The data below holds a line containing "obj.parent = empty" and a line containing "imported = [obj"; please quote exactly those two lines and every line between them, and nothing else.

**Source data**.
____________________

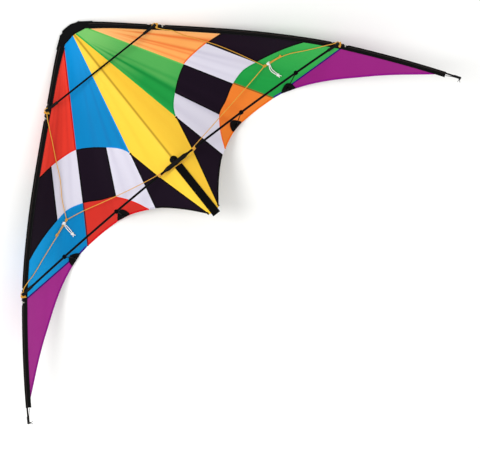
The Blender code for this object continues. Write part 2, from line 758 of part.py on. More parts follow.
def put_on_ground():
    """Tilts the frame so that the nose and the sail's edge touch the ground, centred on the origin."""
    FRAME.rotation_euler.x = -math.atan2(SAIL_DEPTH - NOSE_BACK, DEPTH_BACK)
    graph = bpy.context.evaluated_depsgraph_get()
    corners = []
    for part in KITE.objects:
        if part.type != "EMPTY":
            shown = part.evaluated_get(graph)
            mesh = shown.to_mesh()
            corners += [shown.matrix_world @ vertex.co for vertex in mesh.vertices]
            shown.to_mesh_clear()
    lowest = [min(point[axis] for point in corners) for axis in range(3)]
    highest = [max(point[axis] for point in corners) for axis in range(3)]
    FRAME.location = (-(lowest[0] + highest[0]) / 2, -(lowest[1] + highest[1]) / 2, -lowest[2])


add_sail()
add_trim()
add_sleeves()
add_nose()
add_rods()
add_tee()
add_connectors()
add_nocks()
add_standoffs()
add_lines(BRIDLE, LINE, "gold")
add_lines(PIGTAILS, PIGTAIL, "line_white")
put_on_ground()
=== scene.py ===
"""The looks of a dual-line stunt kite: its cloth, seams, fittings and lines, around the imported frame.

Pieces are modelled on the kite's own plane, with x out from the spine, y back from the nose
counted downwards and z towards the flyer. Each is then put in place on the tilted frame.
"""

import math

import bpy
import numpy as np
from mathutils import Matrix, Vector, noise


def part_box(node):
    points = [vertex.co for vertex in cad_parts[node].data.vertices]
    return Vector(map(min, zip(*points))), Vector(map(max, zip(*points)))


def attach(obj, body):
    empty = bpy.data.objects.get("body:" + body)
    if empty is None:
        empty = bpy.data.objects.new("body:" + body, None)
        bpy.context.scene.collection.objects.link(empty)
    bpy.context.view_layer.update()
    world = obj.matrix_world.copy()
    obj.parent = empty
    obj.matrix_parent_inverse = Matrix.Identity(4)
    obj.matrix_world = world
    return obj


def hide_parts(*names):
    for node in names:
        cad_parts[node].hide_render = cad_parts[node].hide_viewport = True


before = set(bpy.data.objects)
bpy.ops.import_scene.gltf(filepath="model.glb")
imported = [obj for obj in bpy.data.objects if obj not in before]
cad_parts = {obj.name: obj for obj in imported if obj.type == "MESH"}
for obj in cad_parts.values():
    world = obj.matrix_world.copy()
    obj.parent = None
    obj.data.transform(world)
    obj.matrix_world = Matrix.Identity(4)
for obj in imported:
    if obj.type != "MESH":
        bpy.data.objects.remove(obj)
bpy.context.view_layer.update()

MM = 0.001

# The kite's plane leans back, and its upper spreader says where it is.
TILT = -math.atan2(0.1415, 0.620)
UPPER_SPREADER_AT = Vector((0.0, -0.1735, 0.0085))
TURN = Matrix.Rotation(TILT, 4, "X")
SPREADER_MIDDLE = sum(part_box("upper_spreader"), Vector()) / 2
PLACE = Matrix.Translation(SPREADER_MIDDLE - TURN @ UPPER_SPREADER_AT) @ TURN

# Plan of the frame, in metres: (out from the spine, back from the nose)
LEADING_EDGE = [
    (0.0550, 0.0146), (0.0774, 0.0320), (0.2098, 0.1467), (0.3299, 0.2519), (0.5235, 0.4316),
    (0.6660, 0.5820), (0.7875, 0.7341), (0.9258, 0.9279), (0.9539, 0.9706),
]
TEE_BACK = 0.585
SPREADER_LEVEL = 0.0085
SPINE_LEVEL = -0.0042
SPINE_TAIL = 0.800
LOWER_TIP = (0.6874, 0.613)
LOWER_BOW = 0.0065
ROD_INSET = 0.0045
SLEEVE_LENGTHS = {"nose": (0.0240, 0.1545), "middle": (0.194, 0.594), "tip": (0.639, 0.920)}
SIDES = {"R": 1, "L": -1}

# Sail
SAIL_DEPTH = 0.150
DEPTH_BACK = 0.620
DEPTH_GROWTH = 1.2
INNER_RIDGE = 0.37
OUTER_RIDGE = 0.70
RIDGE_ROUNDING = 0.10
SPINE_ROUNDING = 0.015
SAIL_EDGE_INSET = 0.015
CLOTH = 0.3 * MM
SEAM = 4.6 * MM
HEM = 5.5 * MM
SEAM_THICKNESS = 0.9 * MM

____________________

**Reply to the task**.
    obj.parent = empty
    obj.matrix_parent_inverse = Matrix.Identity(4)
    obj.matrix_world = world
    return obj


def hide_parts(*names):
    for node in names:
        cad_parts[node].hide_render = cad_parts[node].hide_viewport = True


before = set(bpy.data.objects)
bpy.ops.import_scene.gltf(filepath="model.glb")
imported = [obj for obj in bpy.data.objects if obj not in before]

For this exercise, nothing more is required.